Edit: Recall that in the probabilistic jargon, a random variable is just a measurable function, here $X:\Omega\to\{0,1\}$ and $Y:\Omega\to\{0,1\}$, that is, for every $\omega$ in $\Omega$, $X(\omega)=0$ or $X(\omega)=1$ and $Y(\omega)=0$ or $Y(\omega)=1$. A notation is that $\{X\ne Y\}=\{\omega\in\Omega\mid X(\omega)\ne Y(\omega)\}$. In the present case, $X(\omega)\ne Y(\omega)$ for every $\omega$ in $\Omega$ hence $\{X\ne Y\}=\Omega$.

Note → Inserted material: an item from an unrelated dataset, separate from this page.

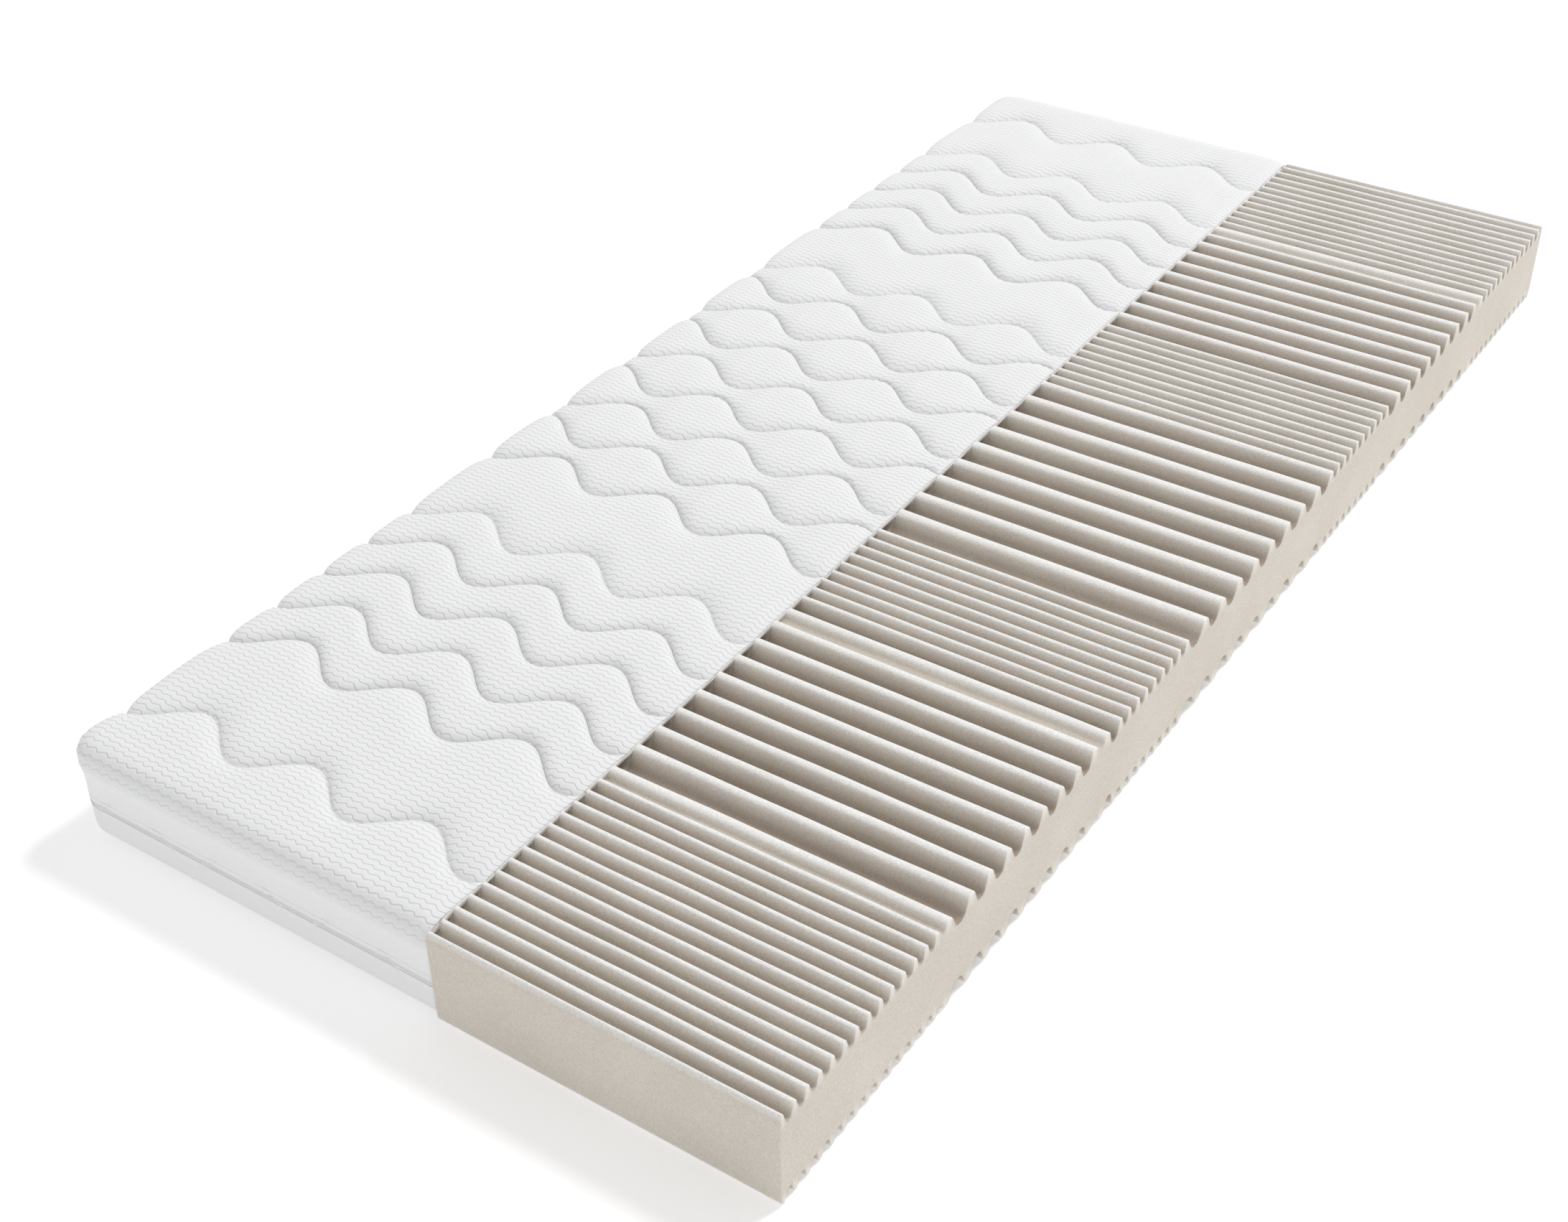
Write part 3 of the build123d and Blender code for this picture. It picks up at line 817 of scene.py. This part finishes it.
def metal_material(fibre):
    """White painted zip metal with a faint orange-peel surface."""
    material, tree, shader = new_material("zip_paint")
    place = node(tree, "ShaderNodeTexCoord").outputs["Object"]
    grain = place_group(tree, fibre, {"Vector": place, "Scale": 1500.0})
    tone = (0.82, 0.82, 0.82, 1)
    tree.links.new(shaded(tree, tone, grain["Shade"]), shader.inputs["Base Color"])
    shader.inputs["Roughness"].default_value = 0.38
    shader.inputs["Coat Weight"].default_value = 0.3
    bump = node(tree, "ShaderNodeBump", {"Height": grain["Height"], "Strength": 0.1, "Distance": 0.0002})
    tree.links.new(bump.outputs["Normal"], shader.inputs["Normal"])
    return material


def shared(name, make):
    """A node group or material that is built the first time it is asked for."""
    found = bpy.data.node_groups.get(name) or bpy.data.materials.get(name)
    return found or make()


def dress(obj, material):
    """Gives a piece one material."""
    obj.data.materials.clear()
    obj.data.materials.append(material)


# ---------------------------------------------------------------- operators
class MATTRESS_OT_foam_core(bpy.types.Operator):
    """Builds the ribbed foam block"""

    bl_idname = "mattress.foam_core"
    bl_label = "Foam Core"

    def execute(self, context):
        settings = context.scene.mattress_foam
        core = build_core(settings)
        dress(core, foam_material(settings, shared("foam_cells", foam_cells_group)))
        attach(core, "covered_core")
        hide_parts("foam_core")
        return {"FINISHED"}


class MATTRESS_OT_cover(bpy.types.Operator):
    """Builds the three layers of both halves of the quilted cover"""

    bl_idname = "mattress.cover"
    bl_label = "Quilted Cover"

    def execute(self, context):
        settings = context.scene.mattress_cover
        rows = shared("knit_rows", knit_rows_group)
        fibre = shared("fibre_grain", fibre_group)
        knit = knit_material(settings, rows, fibre, "knitted_cover", 0.00052)
        felt = plain_cloth_material("wadding_felt", (0.90, 0.90, 0.90), fibre, 500.0, 0.001, 0.95)
        backing = plain_cloth_material("lining_cloth", (0.80, 0.80, 0.79), fibre, 1400.0, 0.0004, 0.9)
        fabric, wadding, lining = LAYER_INSETS
        for side, upper, body in (("upper", True, "upper_cover"), ("lower", False, "covered_core")):
            layers = (
                ("fabric", "quilted_panel", (fabric, 1.0), (settings.fabric, 1.0),
                 True, knit, "cover_knit"),
                ("wadding", "padding", (wadding + 0.0002, 1.0), (lining - 0.0001, 0.0),
                 False, felt, "wadding"),
                ("lining", "backing", (lining, 0.0), (CORE_INSET - 0.0003, 0.0),
                 False, backing, "lining"),
            )
            for layer, name, top, bottom, fine, finish, slot in layers:
                piece = build_cover_layer(settings, f"{side}_{name}", upper, top, bottom, fine)
                dress(piece, finish)
                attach(piece, body)
                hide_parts(f"{side}_cover_{layer}")
        return {"FINISHED"}


class MATTRESS_OT_sewing(bpy.types.Operator):
    """Finishes the stitched seams and the zip fastener"""

    bl_idname = "mattress.sewing"
    bl_label = "Stitching and Zip"

    def execute(self, context):
        settings = context.scene.mattress_cover
        fibre = shared("fibre_grain", fibre_group)
        thread = plain_cloth_material("sewing_thread", (0.80, 0.80, 0.79), fibre, 2600.0, 0.0003, 0.7)
        tape = plain_cloth_material("zip_tape_weave", (0.90, 0.90, 0.90), fibre, 2000.0, 0.0003, 0.85)
        coil = plain_cloth_material("zip_coil_nylon", (0.88, 0.88, 0.88), fibre, 900.0, 0.0002, 0.45)
        paint = metal_material(fibre)
        for side, upper, body in (("upper", True, "upper_cover"), ("lower", False, "covered_core")):
            low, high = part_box(f"{side}_zip_stitching")
            seam_low, seam_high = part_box(f"{side}_corner_seams")
            levels = (low.z + CAD_THREAD, high.z - CAD_THREAD)
            quilting = quilt_stitches(settings, f"{side}_quilting_stitches", upper)
            zip_rows = side_stitches(f"{side}_zip_stitches", levels)
            darts = corner_stitches(f"{side}_corner_stitches", seam_low.z, seam_high.z)
            sewn = ((quilting, "quilting_thread"), (zip_rows, "zip_stitching"), (darts, "corner_seams"))
            for piece, stood_for in sewn:
                dress(piece, thread)
                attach(piece, body)
                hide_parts(f"{side}_{stood_for}")
        for name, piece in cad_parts.items():
            if piece.hide_render:
                continue
            finish = paint
            if "tape" in name:
                finish = tape
            if "coil" in name:
                finish = coil
            dress(piece, finish)
        return {"FINISHED"}


class MATTRESS_OT_stage(bpy.types.Operator):
    """Sets up the floor, the light and the camera"""

    bl_idname = "mattress.stage"
    bl_label = "Studio Stage"

    def execute(self, context):
        settings = context.scene.mattress_stage
        build_floor()
        build_lights(settings)
        build_camera(settings)
        return {"FINISHED"}


def build_floor():
    """A wide flat floor just under the mattress, which glows a little more the farther it goes, so
    that it meets the white surround without a line."""
    side = np.linspace(-1, 1, 9)
    line = np.sign(side) * side**2 * FLOOR_HALF
    grid_x, grid_y = np.meshgrid(line, line)
    points = np.stack([grid_x, grid_y, np.full_like(grid_x, -FLOOR_DROP)], -1).reshape(-1, 3)
    floor = new_mesh("studio_floor", points, grid_faces(len(line), len(line)))
    material, tree, shader = new_material("floor_paint")
    place = node(tree, "ShaderNodeTexCoord").outputs["Object"]
    noise = node(tree, "ShaderNodeTexNoise", {"Vector": place, "Scale": 3.0}).outputs["Fac"]
    shader.inputs["Base Color"].default_value = (0.95, 0.95, 0.95, 1)
    far = node(tree, "ShaderNodeVectorMath", {0: place}, operation="LENGTH").outputs["Value"]
    glow = node(tree, "ShaderNodeMapRange", {
        "Value": far, "From Min": 1.8, "From Max": 8.0, "To Min": 0.24, "To Max": 0.75,
    }).outputs["Result"]
    tree.links.new(glow, shader.inputs["Emission Color"])
    shader.inputs["Emission Strength"].default_value = 1.0
    tree.links.new(calc(tree, "MULTIPLY_ADD", noise, 0.1, 0.75), shader.inputs["Roughness"])
    dress(floor, material)


def build_lights(settings):
    """An even surround, seen as pure white, and one broad key high behind the right side."""
    world = bpy.data.worlds.new("studio_surround")
    bpy.context.scene.world = world
    world.use_nodes = True
    tree = world.node_tree
    surround = tree.nodes["Background"]
    surround.inputs["Color"].default_value = (1.0, 1.0, 1.0, 1)
    seen = node(tree, "ShaderNodeLightPath").outputs["Is Camera Ray"]
    tree.links.new(calc(tree, "MULTIPLY_ADD", seen, 0.5, 0.64), surround.inputs["Strength"])
    lamp = bpy.data.lights.new("key_light", "AREA")
    lamp.shape, lamp.size, lamp.energy = "DISK", KEY_SIZE, settings.key
    obj = bpy.data.objects.new("key_light", lamp)
    bpy.context.scene.collection.objects.link(obj)
    obj.location = KEY_PLACE
    obj.rotation_euler = (-KEY_PLACE).to_track_quat("-Z", "Y").to_euler()


def build_camera(settings):
    """A camera at the settings' place, looking down along their azimuth and elevation."""
    turn, rise = math.radians(settings.azimuth), math.radians(settings.elevation)
    back = Vector((math.sin(turn) * math.cos(rise), -math.cos(turn) * math.cos(rise), math.sin(rise)))
    lens = bpy.data.cameras.new("studio_camera")
    lens.lens = settings.lens
    lens.clip_start, lens.clip_end = 0.05, 100
    camera = bpy.data.objects.new("studio_camera", lens)
    bpy.context.scene.collection.objects.link(camera)
    camera.rotation_mode = "QUATERNION"
    camera.location = settings.place
    tilt = Quaternion(-back, math.radians(settings.roll))
    camera.rotation_quaternion = tilt @ (-back).to_track_quat("-Z", "Y")
    bpy.context.scene.camera = camera
    bpy.context.scene.view_settings.view_transform = "Standard"


class MATTRESS_PT_sidebar(bpy.types.Panel):
    """Lists the mattress's pieces"""

    bl_idname = "MATTRESS_PT_sidebar"
    bl_label = "Cutaway Mattress"
    bl_space_type = "VIEW_3D"
    bl_region_type = "UI"
    bl_category = "Mattress"

    def draw(self, context):
        for operator in OPERATORS:
            self.layout.operator(operator.bl_idname)
        for name in SETTINGS:
            group = getattr(context.scene, name)
            for key in group.__annotations__:
                self.layout.prop(group, key)


OPERATORS = (MATTRESS_OT_foam_core, MATTRESS_OT_cover, MATTRESS_OT_sewing, MATTRESS_OT_stage)
SETTINGS = {
    "mattress_foam": FoamSettings,
    "mattress_cover": CoverSettings,
    "mattress_stage": StageSettings,
}


def register():
    """Registers the settings, operators and panel."""
    for name, kind in SETTINGS.items():
        bpy.utils.register_class(kind)
        setattr(bpy.types.Scene, name, PointerProperty(type=kind))
    for kind in (*OPERATORS, MATTRESS_PT_sidebar):
        bpy.utils.register_class(kind)


def unregister():
    """Takes the settings, operators and panel away again."""
    for kind in (MATTRESS_PT_sidebar, *reversed(OPERATORS)):
        bpy.utils.unregister_class(kind)
    for name, kind in reversed(list(SETTINGS.items())):
        delattr(bpy.types.Scene, name)
        bpy.utils.unregister_class(kind)


def main():
    register()
    bpy.ops.mattress.foam_core()
    bpy.ops.mattress.cover()
    bpy.ops.mattress.sewing()
    bpy.ops.mattress.stage()


if __name__ == "__main__":
    main()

Distributions, on the other hand, are probability measures on the target space $\{0,1\}$. Here the distribution $\mu$ of $X$ is uniform on $\{0,1\}$, that is, $\mu(\{0\})=\mu(\{1\})=\frac12$ since $P(X=0)=P(X=1)=\frac12$. Likewise, $P(Y=0)=P(Y=1)=\frac12$ hence $\mu$ is also the distribution of $Y$. Thus, $X$ and $Y$ can both be used to sample from $\mu$ although $X(\omega)=Y(\omega)$ happens for no $\omega$ in $\Omega$.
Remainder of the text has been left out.